1. That God bless marriages

2. That God would put a stop to the enemy’s attack on marriages

3. That God would strengthen struggling, strained and broken marriages with His hand of restoration.

We hope that our commitment to see marriages become victorious gives you some degree of comfort. We hope and pray that your marriage is healthy and strong.

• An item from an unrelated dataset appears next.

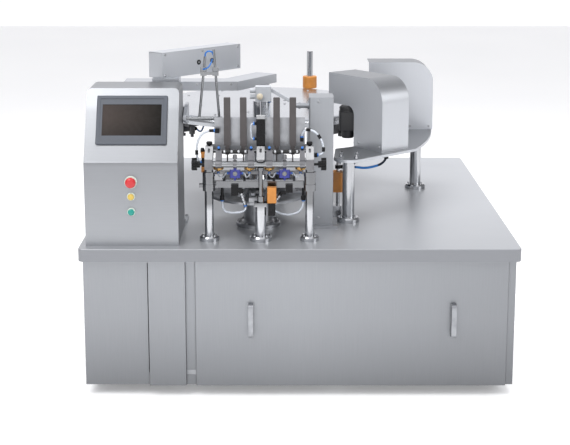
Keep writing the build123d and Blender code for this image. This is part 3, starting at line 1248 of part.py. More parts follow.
# Sensor head: a small case on the rotor's stem with a round window, two dials and an angled arm
knob_long = 22.0
case_width, case_depth, case_tall, window_radius = 64.0, 44.0, 60.0, 13.0
arm_long, arm_drop = 86.0, 30.0
with BuildPart() as sensor_head:
    slab(at(sensor_z), case_width, case_depth, case_tall, rotor_x + 22, rotor_y, radius=4)
    with BuildSketch(Plane.XZ.offset(-(rotor_y - case_depth / 2))) as window:
        with Locations((rotor_x + 8, table_z + sensor_z + 22)):
            Circle(window_radius)
    extrude(window.sketch, amount=8)
    arm_plane = Plane(origin=(rotor_x + case_width / 2 + 22, rotor_y, table_z + sensor_z + 44),
                      z_dir=(cos(radians(arm_drop)), 0, -sin(radians(arm_drop))))
    with BuildSketch(arm_plane) as arm:
        RectangleRounded(14, 10, 2)
    extrude(arm.sketch, amount=arm_long)
    knob_x = rotor_x + 22 - case_width / 2
    with BuildSketch(Plane.YZ.offset(knob_x - knob_long)) as dials:
        with Locations((rotor_y - 8, table_z + sensor_z + 18), (rotor_y - 8, table_z + sensor_z + 42)):
            Circle(9)
    extrude(dials.sketch, amount=knob_long)
sensor_head.part.label = "sensor_head"
export_step(sensor_head.part, "parts/sensor_head.step")

# Fittings for the tubes: clamps, elbows, a block at the stop rod, two valves on the cross plate
# with leaning barrels, and the black foot under the orange stop block
stop_shoe = 100.0
half_cross = cross_thick / 2
cross_front = cross_y - half_cross
sheet_front = head_back + lug_reach
clamp_deep = 14.0
left_clamp, right_clamp = (-322.0, 419.0), (10.0, 384.0)
side_port_x, side_port_z = rail_right, 330.0
stem_left_x, stem_right_x, stem_end = -303.0, 16.0, 150.0
valve_y, valve_half_deep = cross_front - 8.0, 8.0
left_valve, right_valve = (-253.0, 171.0), (-40.0, 183.0)
left_barrel = ((-231.0, 191.0), (-212.0, 132.0))
right_barrel = ((-70.0, 182.0), (-101.0, 140.0))
barrel_radius_small, valve_top = 7.0, 214.0
port_block = 12.0
elbow_x = pillar_middle - cylinder_width / 2
elbow_heights = (451.0, 391.0)
rod_clamp_x, rod_clamp_z = side_guide[0] + 15.0, 204.0
stem_clamp_z, stem_clamp_out = 380.0, 26.0
with BuildPart() as tube_fittings:
    slab(Plane.XZ.offset(-sheet_front), 18, 18, clamp_deep, left_clamp[0], table_z + left_clamp[1],
         radius=3)
    slab(Plane.XZ.offset(-sheet_front), 14, 16, clamp_deep, right_clamp[0], table_z + right_clamp[1],
         radius=3)
    slab(at(stack_gap_low), 13, 13, stack_gap_high - stack_gap_low, stop_rod_x, cross_y)
    slab(Plane.YZ.offset(side_port_x), 14, 16, clamp_deep, cross_y, table_z + side_port_z)
    for x in (stem_left_x, stem_right_x):
        turned(x, cross_y, [(0, stem_end), (9, stem_end), (9, stem_end + 16), (6, stem_end + 20),
                            (6, sleeve_low), (0, sleeve_low)])
    for (x, low), (start, end), side in ((left_valve, left_barrel, 1), (right_valve, right_barrel, -1)):
        slab(at(low), 28, 2 * valve_half_deep, valve_top - low, x, valve_y)
        slab(at(start[1] - port_block / 2), 22, port_block, port_block, x + side * 24, valve_y)
        lean_x, lean_z = end[0] - start[0], end[1] - start[1]
        barrel_plane = Plane(origin=(start[0], valve_y, table_z + start[1]), z_dir=(lean_x, 0, lean_z))
        with BuildSketch(barrel_plane) as valve_barrel:
            Circle(barrel_radius_small)
        extrude(valve_barrel.sketch, amount=hypot(lean_x, lean_z))
    for z in elbow_heights:
        slab(Plane.YZ.offset(elbow_x), 11, 11, -8, cylinder_y, table_z + z)
    slab(at(stop_shoe), 28, 20, stop_foot - stop_shoe, pillar_middle + stop_reach, rail_y, radius=3)
    with BuildSketch(at(rod_clamp_z)) as rod_clamp:
        with Locations((rod_clamp_x, side_guide[1])):
            Circle(13)
            with Locations((14, 0)):
                Rectangle(14, 14)
            Circle(8, mode=Mode.SUBTRACT)
    extrude(rod_clamp.sketch, amount=14)
    with BuildSketch(at(stem_clamp_z)) as stem_clamp:
        with Locations((rotor_x, rotor_y)):
            Circle(stem_clamp_out)
            with Locations((stem_clamp_out + 1, 0)):
                Rectangle(14, 14)
            Circle(rotor_stem, mode=Mode.SUBTRACT)
    extrude(stem_clamp.sketch, amount=12)
tube_fittings.part.label = "tube_fittings"
export_step(tube_fittings.part, "parts/tube_fittings.step")


def tube(radius, *points):
    """A soft tube or cable along straight runs joined by tangent bends; heights from the table."""
    corners = [Vector(x, y, table_z + z) for x, y, z in points]
    runs = [b - a for a, b in zip(corners, corners[1:])]
    bends = [bend_share * min(a.length, b.length) / tan(radians(a.get_angle(b) / 2))
             for a, b in zip(runs, runs[1:])]
    with BuildLine() as route:
        FilletPolyline(*corners, radius=bends)
    with BuildSketch(Plane(origin=corners[0], z_dir=runs[0])) as section:
        Circle(radius)
    sweep(sections=section.sketch, path=route.line)


# Air tubes: two loops beside the magazine, two under the cross plate, one at the lift cylinder
# and one from the sensor head
bend_share = 0.45
hose_radius, thin_hose = 4.0, 3.0
with BuildPart() as air_tubes:
    clamp_y = sheet_front - clamp_deep / 2
    tube(hose_radius, (left_clamp[0] - 9, clamp_y, left_clamp[1]), (-376, clamp_y, left_clamp[1]),
         (-403, -694, 374), (-400, cross_y, 302), (stop_rod_x - 6.5, cross_y, 302))
    tube(hose_radius, (right_clamp[0], clamp_y, right_clamp[1] + 8), (right_clamp[0], clamp_y, 424),
         (62, -690, 424), (94, -708, 376), (94, cross_y, side_port_z),
         (side_port_x + clamp_deep, cross_y, side_port_z))
    for stem_x, middle, (start, end), share in (
            (stem_left_x, (-262, -716, 97), left_barrel, 0.4),
            (stem_right_x, (-52, -718, 86), right_barrel, 0.5)):
        turn_x, turn_z = end[0] + share * (end[0] - start[0]), end[1] + share * (end[1] - start[1])
        tube(hose_radius, (stem_x, cross_y, stem_end), (stem_x, cross_y, stem_end - 44), middle,
             (turn_x, valve_y, turn_z), (end[0], valve_y, end[1]))
    tube(thin_hose, (elbow_x - 8, cylinder_y, elbow_heights[0]), (elbow_x - 18, cylinder_y, elbow_heights[0]),
         (elbow_x - 18, cylinder_y, elbow_heights[1]), (elbow_x - 8, cylinder_y, elbow_heights[1]))
    tube(thin_hose, (-118, -512, sensor_z), (-118, -512, 452),
         (rotor_x + stem_clamp_out + 3, rotor_y, 424), (rotor_x + stem_clamp_out + 3, rotor_y, 392))
air_tubes.part.label = "air_tubes"
export_step(air_tubes.part, "parts/air_tubes.step")

# Cables: one under the guard plate to the rod clamp, one from the console's back to the duct post
cable_radius = 5.0
with BuildPart() as cable_bundle:
    tube(cable_radius, (371, -330, plate_height), (371, -330, 222), (290, -346, 200),
         (232, side_guide[1], rod_clamp_z + 7), (rod_clamp_x + 21, side_guide[1], rod_clamp_z + 7))
    tube(cable_radius, (-560, console_back, 430), (-560, -499, 430), (-535, -499, 340),
         (-535, post_front, 340))
cable_bundle.part.label = "cable_bundle"
export_step(cable_bundle.part, "parts/cable_bundle.step")
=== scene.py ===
"""Finishes, fasteners, small fittings and the studio for a rotary vacuum packing machine."""
import math

import bpy
import numpy as np
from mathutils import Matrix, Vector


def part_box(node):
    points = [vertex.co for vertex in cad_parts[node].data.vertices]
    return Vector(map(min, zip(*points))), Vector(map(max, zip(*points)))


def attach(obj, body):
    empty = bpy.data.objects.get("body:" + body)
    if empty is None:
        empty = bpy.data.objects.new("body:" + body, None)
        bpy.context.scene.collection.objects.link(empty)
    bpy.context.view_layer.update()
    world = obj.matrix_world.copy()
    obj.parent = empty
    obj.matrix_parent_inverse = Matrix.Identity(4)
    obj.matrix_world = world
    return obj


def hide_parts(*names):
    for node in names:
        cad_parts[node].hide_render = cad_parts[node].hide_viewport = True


bl_info = {
    "name": "Rotary vacuum packing machine",
    "version": (1, 0, 0),
    "blender": (4, 5, 0),
    "location": "View3D > Sidebar > Machine",
    "description": "Surface finishes, fasteners, fittings and studio of a packing machine",
    "category": "Add Mesh",
}

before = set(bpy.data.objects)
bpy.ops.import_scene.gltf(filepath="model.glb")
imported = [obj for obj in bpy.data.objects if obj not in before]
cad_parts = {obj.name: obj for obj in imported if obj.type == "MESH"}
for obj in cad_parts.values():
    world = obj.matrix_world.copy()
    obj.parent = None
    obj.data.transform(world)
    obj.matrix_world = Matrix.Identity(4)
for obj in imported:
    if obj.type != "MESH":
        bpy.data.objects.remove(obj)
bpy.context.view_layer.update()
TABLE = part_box("table_top")[1].z


# Surfaces

FINISHES = {}


def put_mesh(name, form, finish, body):
    """Makes one smooth object at the origin from a form: an array of points and a list of faces."""
    mesh = bpy.data.meshes.new(name)
    mesh.from_pydata(form[0].tolist(), [], form[1])
    mesh.update()
    mesh.polygons.foreach_set("use_smooth", [True] * len(mesh.polygons))
    piece = bpy.data.objects.new(name, mesh)
    bpy.context.scene.collection.objects.link(piece)
    mesh.materials.append(FINISHES[finish])
    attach(piece, body)
    return piece


def mm(*points):
    """Points given in millimetres, in metres."""
    return np.array(points, float) / 1000.0


def sheet_faces(rows, columns, around=False, closed=False):
    """Quads of a grid of rows by columns; around joins the last column to the first."""
    r = np.arange(rows if closed else rows - 1)
    c = np.arange(columns if around else columns - 1)
    rr, cc = np.meshgrid(r, c, indexing="ij")
    nr, nc = (rr + 1) % rows, (cc + 1) % columns
    quads = np.stack([rr * columns + cc, rr * columns + nc, nr * columns + nc, nr * columns + cc], -1)
    return quads.reshape(-1, 4).tolist()


def basis(axis):
    """Two unit vectors square to an axis, which turn right-handed about it."""
    axis = np.asarray(axis, float) / np.linalg.norm(axis)
    helper = np.array((0.0, 0.0, 1.0)) if abs(axis[2]) < 0.9 else np.array((1.0, 0.0, 0.0))
    u = np.cross(helper, axis)
    u /= np.linalg.norm(u)
    return u, np.cross(axis, u), axis


def lathe(profile, centre=(0, 0, 0), axis=(0, 0, 1), sides=32, lobes=0, depth=0.0, ring=False):
    """A profile of (radius, height) points turned about an axis through a centre.

    Point = centre + height * axis + radius * (1 + depth * cos(lobes * angle)) * spoke(angle);
    both ends of the profile lie on the axis, or a ring joins its last row to its first, so the
    skin is closed.
    """
    u, v, w = basis(axis)
    angle = np.linspace(0, 2 * math.pi, sides, endpoint=False)
    p = np.asarray(profile, float)
    spoke = np.outer(np.cos(angle), u) + np.outer(np.sin(angle), v)
    swell = 1 + depth * np.cos(lobes * angle)
    points = (np.asarray(centre, float) + p[:, None, 1:2] * w
              + (p[:, 0:1] * swell)[..., None] * spoke[None])
    return points.reshape(-1, 3), sheet_faces(len(p), sides, around=True, closed=ring)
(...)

What is your prayer for marriages?

Thursday Marriage Tip

Gentleness, kindness, and self-control will produce more fruit in a marriage as a post to sarcasm.

Marriage Tip Thursday

Although the wife may be the weaker vessel in a marriage, it does not mean she is inferior. Husbands are to treat their wives with love, respect and honor.

Thursday Marriage Tip

Husbands, tell your wife daily that you love her. This will make her feel special and wanted. Wives, tell your husband you appreciate him.  This will make him feel appreciated and accomplished.

I Make This Vow

Last weekend , as my wife and I attended a wedding, I started reflecting on the topic of marriage vows in relation to God’s covenant with His children.

In the Bible, God made covenants with Noah, Abraham and Moses, to name a few. In each of these covenants, God made different promises which also required a certain response or conduct from His people. In other words, the covenants were an agreement in which God promised that He would deliver on specific blessings and in return, asked for faith, obedience and a commitment.

God makes the same kind of contracts with us today as couples look at each other’s eyes and embark on the path to “woness.” He put up the blood of His Son Jesus as collateral for our sins and in return only asks that we live a life of obedience. And as it relates to marriage specifically, God expects much from both husband and wife in the marriage relationship. In fact, in 1 Peter 3:7, after Peter laid out how a husband should care for and treat his wife, he added “so that you’re prayers are not hindered.”

Therefore my friends, it’s important to understand that the marriage vows are not only a promise that a couple makes to each other, but also a contract between that couple and God. And the exciting fact about this is that God longs to pour His blessings on a faithful marriage!